Jim Ryan might have been right. Remember last year when the Republican gubernatorial candidate warned that Chicago Mayor Richard Daley would control the state's agenda if Chicagoan Rod Blagojevich was elected? Well, current evidence is leaning in Jim Ryan's favor.

Last week, SBC, the giant Texas-based company that swallowed up Ameritech a few years back and is now run by Mayor Daley's brother, Bill Daley, rammed through legislation that will allow it to double the wholesale rates it can charge its competitors. SBC's Daley hired or recruited more than 50 Springfield lobbyists to make his case - an almost unparalleled lobbying effort.

It's a pretty hard-and-fast rule that whenever a utility company introduces legislation in Springfield, consumers are gonna get hosed. And last week was no exception. Consumer groups, the AARP, Attorney General Lisa Madigan, and Lieutenant Governor Pat Quinn all blasted the legislation as a thinly veiled attempt to drive out competition and raise rates.

It was no coincidence that the SBC bill was scheduled for its first vote in the House on the same day that Mayor Daley was in Springfield to host a Taste of Chicago event. House Speaker Michael Madigan knew the all-powerful mayor's presence alone would pressure his members into voting for Mayor Daley's brother's bill. He was right.

The bill stalled briefly in the Senate on Thursday night when Republicans refused to put any votes on the measure. But the mega-company run by the mayor's brother managed to flip three Republicans the very next morning and zipped the bill to the governor's desk. Word is that Governor Blagojevich helped work the bill on behalf of Bill Daley - which puts him in the interesting position of supporting a measure that his own lieutenant governor had slammed as a "consumer tax."

Almost nobody who voted for the bill thought it was a good idea. That's usually the case whenever a powerful utility company jams legislation through the General Assembly. Legislators know they shouldn't really be voting for the companies, but they do it anyway, regurgitating whatever bogus reasons the utilities feed them.

In this case, it was all about "fairness" and "jobs."

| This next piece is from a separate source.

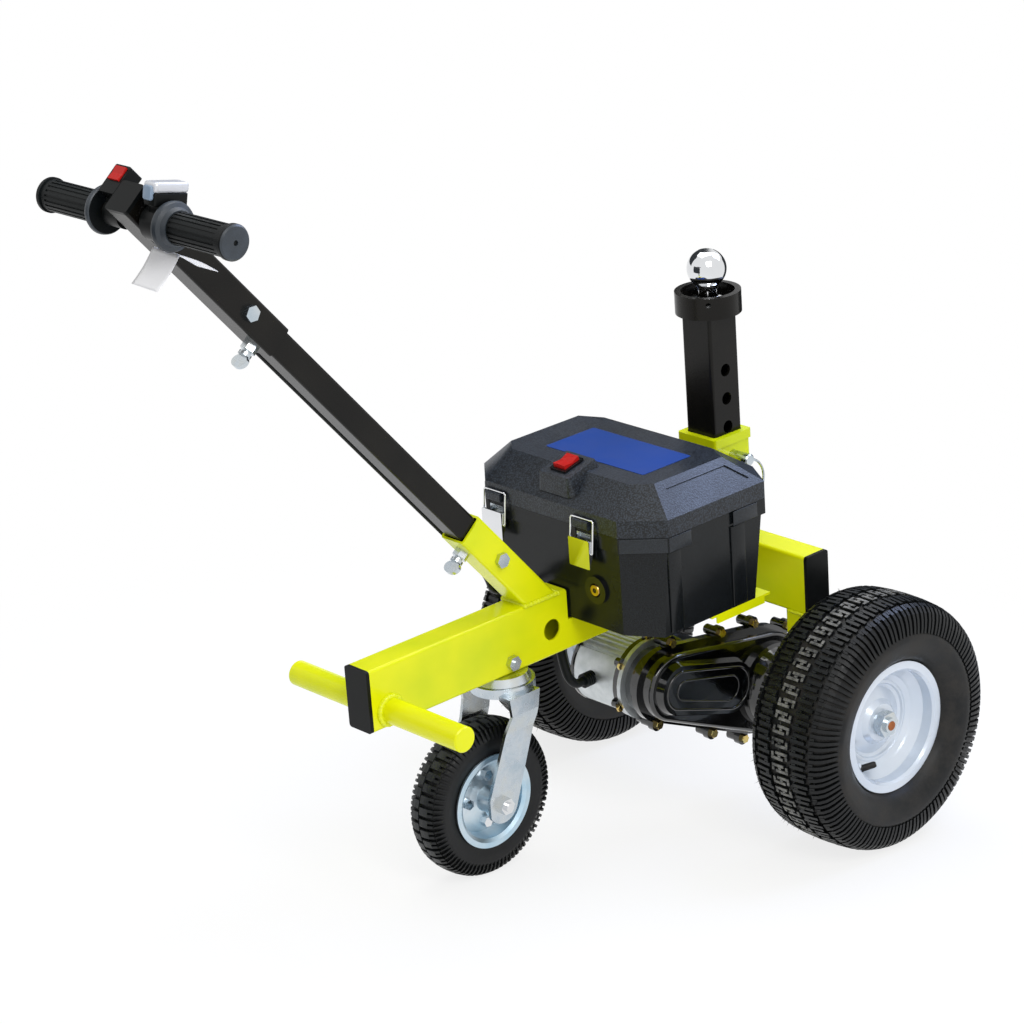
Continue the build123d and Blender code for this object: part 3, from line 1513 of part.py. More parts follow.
# Motor: finned aluminium barrel across the frame, ahead of the axle
fin_depth = 3.0
fin_width = 5.0
flange_thickness = 8.0
lug_count = 6
lug_radius = 6.0
lug_circle = 54.0
gland_radius = 9.5
gland_length = 20.0
gland_y = 18.0
gland_z = motor_z + 4.0
gland_seat = Plane((motor_x - motor_radius + fin_depth + 3.0, gland_y, gland_z), x_dir=(0, -1, 0), z_dir=(-1, 0, 0))
with BuildPart() as motor_body:
    with BuildSketch(facing(motor_near, 1, motor_x, motor_z)):
        Circle(motor_radius - fin_depth)
        with PolarLocations(motor_radius - fin_depth, fin_count):
            Rectangle(2 * fin_depth, fin_width)
    extrude(amount=motor_far - motor_near)
    with BuildSketch(gland_seat):
        Circle(gland_radius)
    extrude(amount=gland_length, mode=Mode.SUBTRACT)
keep("motor_body", motor_body.part)

with BuildPart() as motor_end:
    with BuildSketch(facing(motor_far, 1, motor_x, motor_z)):
        Circle(motor_radius + 0.5)
    extrude(amount=motor_cap_depth)
    fillet(motor_end.faces().sort_by(Axis.Y)[-1].edges(), 4.0)
keep("motor_end_cap", motor_end.part)

with BuildPart() as motor_flange:
    with BuildSketch(facing(motor_near, -1, motor_x, motor_z)):
        Circle(motor_radius + 2.5)
        with PolarLocations(lug_circle, lug_count, start_angle=20):
            Circle(lug_radius)
    extrude(amount=flange_thickness)
keep("motor_flange", motor_flange.part)

with BuildPart() as adapter_ring:
    with BuildSketch(facing(motor_near - flange_thickness, -1, motor_x, motor_z)):
        Circle(ring_radius)
    extrude(amount=motor_near - flange_thickness - case_back)
keep("adapter_ring", adapter_ring.part)

# Gear case: two halves bolted on a flange, wrapped round the motor shaft and the axle
case_flange = 6.0
flange_half_thickness = 4.5
cover_inset = 14.0
cover_depth = 10.0
cover_taper = 20.0
case_bolt_places = (
    (-155.0, 104.0), (-66.0, 88.0), (-5.0, 81.0), (58.0, 56.0), (-186.0, 2.0), (-89.0, -45.0), (-33.0, -73.0),
)
case_lug_radius = 9.0
case_bolt_across = 10.0
case_bolt_radius = 3.0
case_bolt_head = 5.0


def case_outline(inset):
    """Face of the gear case drawn in by an amount: a hull round the motor shaft and the axle."""
    with BuildSketch(Plane.XY, mode=Mode.PRIVATE) as outline:
        with Locations((motor_x, motor_z)):
            Circle(case_motor_radius - inset)
        Circle(case_axle_radius - inset)
        make_hull()
    return outline.sketch


with BuildPart() as gear_case:
    with BuildSketch(side(case_back)):
        add(case_outline(case_flange))
        Circle(axle_tube_radius, mode=Mode.SUBTRACT)
    extrude(amount=case_back - case_front)
    with BuildSketch(side(case_split + flange_half_thickness)):
        add(case_outline(0.0))
        with Locations(*case_bolt_places):
            Circle(case_lug_radius)
        with Locations(*case_bolt_places):
            Circle(case_bolt_radius, mode=Mode.SUBTRACT)
        Circle(axle_tube_radius, mode=Mode.SUBTRACT)
    extrude(amount=2 * flange_half_thickness)
    fillet(gear_case.faces().sort_by(Axis.Y)[0].outer_wire().edges(), 5.0)
keep("gear_case", gear_case.part)

with BuildPart() as gear_cover:
    with BuildSketch(side(case_front)):
        with Locations((motor_x, motor_z)):
            Circle(case_motor_radius - cover_inset)
        with Locations((motor_x * 0.45, motor_z * 0.45)):
            Circle(case_axle_radius - cover_inset - 22.0)
        make_hull()
        Circle(axle_tube_radius + 31.0, mode=Mode.SUBTRACT)
    extrude(amount=cover_depth, taper=cover_taper)
keep("gear_cover", gear_cover.part)

transaxle_bolts = []
for place in case_bolt_places:
    transaxle_bolts.append(hex_bolt(facing(case_split - flange_half_thickness, -1, *place),
                                    case_bolt_across, case_bolt_head, case_bolt_radius,
                                    2 * flange_half_thickness))
keep("transaxle_bolts", *transaxle_bolts)

# Axle housing: a bell beside the gear case that narrows to the axle tube, on both hands
bell_radius = 56.0
bell_end = -108.0
bell_neck = -130.0
tube_end = 222.0
bush_depth = 40.0
axle_housings = []
with BuildPart() as near_housing:
    with BuildSketch(wheel_section((0, 0, 0), -1)):
        with BuildLine():
            Polyline(
                (-case_front, 0),
                (-case_front, bell_radius),
                (-case_front + 6.0, bell_radius),
                (-case_front + 9.0, bell_radius - 4.0),
            )
            ThreePointArc(
                (-case_front + 9.0, bell_radius - 4.0),
                (-bell_end, bell_radius - 9.0),
                (-bell_neck, axle_tube_radius),
            )
            Polyline((-bell_neck, axle_tube_radius), (tube_end, axle_tube_radius), (tube_end, 0), (-case_front, 0))
        make_face()
    revolve(axis=Axis((0, 0, 0), (0, 1, 0)))
    with BuildSketch(facing(-tube_end, 1)):
        Circle(shaft_radius + running)
    extrude(amount=tube_end - shaft_inner + 0.5, mode=Mode.SUBTRACT)
axle_housings.append(near_housing.part)
with BuildPart() as far_housing:
    with BuildSketch(facing(case_front, 1)):
        Circle(axle_tube_radius)
    extrude(amount=tube_end - case_front)
    with BuildSketch(facing(tube_end, -1)):
        Circle(shaft_radius + running)
    extrude(amount=tube_end - shaft_inner + 0.5, mode=Mode.SUBTRACT)
axle_housings.append(far_housing.part)
keep("axle_housings", *axle_housings)

# Motor cable: ribbed gland on the motor and a conduit up into the tub's floor
conduit_radius = 6.0
gland_rib_pitch = 3.5
gland_rib_groove = 1.5
with BuildPart() as motor_gland:
    with BuildSketch(gland_seat):
        Circle(gland_radius)
    extrude(amount=gland_length)
    for step in range(4):
        with BuildSketch(gland_seat.offset(5.0 + gland_rib_pitch * step)):
            Circle(gland_radius)
            Circle(gland_radius - 1.5, mode=Mode.SUBTRACT)
        extrude(amount=gland_rib_groove, mode=Mode.SUBTRACT)
keep("motor_gland", motor_gland.part)

conduit_start = gland_seat.origin.X - gland_length
conduit_bow = 23.0
conduit_side = 32.0
conduit_rise = box_bottom - gland_z
conduit_route = (
    (0.0, 0.0, 0.0),
    (0.57, 0.0, 0.0),
    (0.96, 0.06, 0.09),
    (1.0, 0.25, 0.22),
    (0.87, 0.62, 0.48),
    (0.74, 1.0, 0.72),
    (0.74, 1.0, 1.0),
)
conduit_points = [
    Vector(conduit_start - conduit_bow * bow, gland_y + conduit_side * across, gland_z + conduit_rise * rise)
    for bow, across, rise in conduit_route
]
keep("motor_conduit", cord("motor conduit", conduit_points, conduit_radius))

# Set the dolly down: it leans on its wheels, nose down, about the drive axle
nose_drop = asin((tyre_radius - caster_tyre_radius) / hypot(caster_axle_x, caster_axle_z))
lean = nose_drop + atan2(caster_axle_z, -caster_axle_x)


def stance(shift):
    """Plane that the frame's own axes lie in once the wheels stand on the ground."""
    return Plane((shift, 0, tyre_radius), x_dir=(cos(lean), 0, sin(lean)), z_dir=(-sin(lean), 0, cos(lean)))


reach = Compound([piece.moved(stance(0.0).location) for piece in pieces.values()]).bounding_box()
origin_shift = -(reach.min.X + reach.max.X) / 2

os.makedirs("parts", exist_ok=True)
for label, piece in pieces.items():
    standing = piece.moved(stance(origin_shift).location)
    standing.label = label
    export_step(standing, f"parts/{label}.step")
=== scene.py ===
import json
import math
from functools import cache

import bmesh
import bpy
from bpy.props import FloatProperty, FloatVectorProperty, IntProperty, PointerProperty
from mathutils import Matrix, Vector


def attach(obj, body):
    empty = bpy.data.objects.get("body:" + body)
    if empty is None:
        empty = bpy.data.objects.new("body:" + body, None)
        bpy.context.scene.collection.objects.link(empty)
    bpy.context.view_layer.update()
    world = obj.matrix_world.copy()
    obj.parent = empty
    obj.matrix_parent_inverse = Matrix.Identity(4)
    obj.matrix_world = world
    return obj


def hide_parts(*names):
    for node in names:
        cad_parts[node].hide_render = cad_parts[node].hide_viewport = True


bl_info = {
    "name": "Electric Trailer Dolly",
    "version": (1, 0, 0),
    "blender": (4, 5, 0),
    "location": "View3D > Sidebar > Dolly",
    "description": "Dresses the packed trailer dolly: paint, plating, tyre tread, welds, label and studio",
    "category": "Object",
}

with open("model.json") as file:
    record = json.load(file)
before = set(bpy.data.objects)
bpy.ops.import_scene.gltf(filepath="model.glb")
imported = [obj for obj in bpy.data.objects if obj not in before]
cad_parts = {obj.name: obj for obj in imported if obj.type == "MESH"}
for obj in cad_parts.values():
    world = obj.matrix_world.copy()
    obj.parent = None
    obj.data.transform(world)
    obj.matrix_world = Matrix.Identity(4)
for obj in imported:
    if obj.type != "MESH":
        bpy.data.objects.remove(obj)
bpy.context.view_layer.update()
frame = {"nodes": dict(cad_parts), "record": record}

# The dolly is drawn level, in millimetres from the middle of the drive axle. It stands on its wheels
# nose down, so every piece built here is set down by the same lean and shift as the frame.
LEAN = math.radians(5.275972577900585)
SHIFT = 0.3932377701236012
AXLE_HEIGHT = 0.165
SET_DOWN = (Matrix.Translation((SHIFT, 0, AXLE_HEIGHT)) @ Matrix.Rotation(-LEAN, 4, "Y")
            @ Matrix.Scale(0.001, 4))

# Points nearer than this, in metres, are one
SAME_PLACE = 0.000001

# Middles of the handlebar, the motor, the gear case's bolts and the wheels
BAR = (-847.06, 0.0, 819.12)
MOTOR = (-170.0, 52.0)
CASE_BOLTS = ((-155.0, 104.0), (-66.0, 88.0), (-5.0, 81.0), (58.0, 56.0), (-186.0, 2.0),
              (-89.0, -45.0), (-33.0, -73.0))
HALF_TRACK = 255.0
CASTER_AXLE = (-435.0, 0.0, -23.5)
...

That's rich. SBC has been fined millions of dollars in the past few years for unfairly stifling competition, and now it claims that its competitors have an unfair advantage. Right. The company has laid off hundreds of Illinois workers in the past year despite mind-blowing profits, yet it managed to blame those job losses on its competitors.

The House and Senate passed several significant bills last week, but the SBC proposal dominated the process.

This week will be no different. The General Assembly will consider legislation that will allow Mayor Daley to expand O'Hare Airport. The bill requires all state agencies to cooperate with the effort, overrides local municipal vetoes, and forces all airport-related lawsuits into Cook County.

It's quite a package. But the mayor wants it, so it will almost undoubtedly pass, most likely with the help of many of the same lobbyists who pushed through the SBC bill. And, in the end, hizzoner's friends will make even more money on their airport contracts.

And next week, the legislature will take up Daley's request to allow Chicago's government to own a casino. Once again, the controversial Daley proposal will likely dominate the entire week. And, once again, it will probably pass after huge numbers of lobbyists, labor unions, and Democratic leaders muscle enough legislators to get the thing to the governor's desk.

Not everything the General Assembly does this year will directly benefit Chicago, of course. But the big stuff, the sexy bills that dominate agendas and headlines, will all be geared toward making sure Chicago is taken care of.

Jim Ryan might have been right that Chicago would control the agenda, but the city has been on the fringes of state power for almost three decades. A succession of Republican governors and presidents has too often shortchanged the city in favor of the suburbs.

Chicago definitely deserves a bite at the apple. Still, the growing worry in Springfield is that the city has decided it wants the whole tree.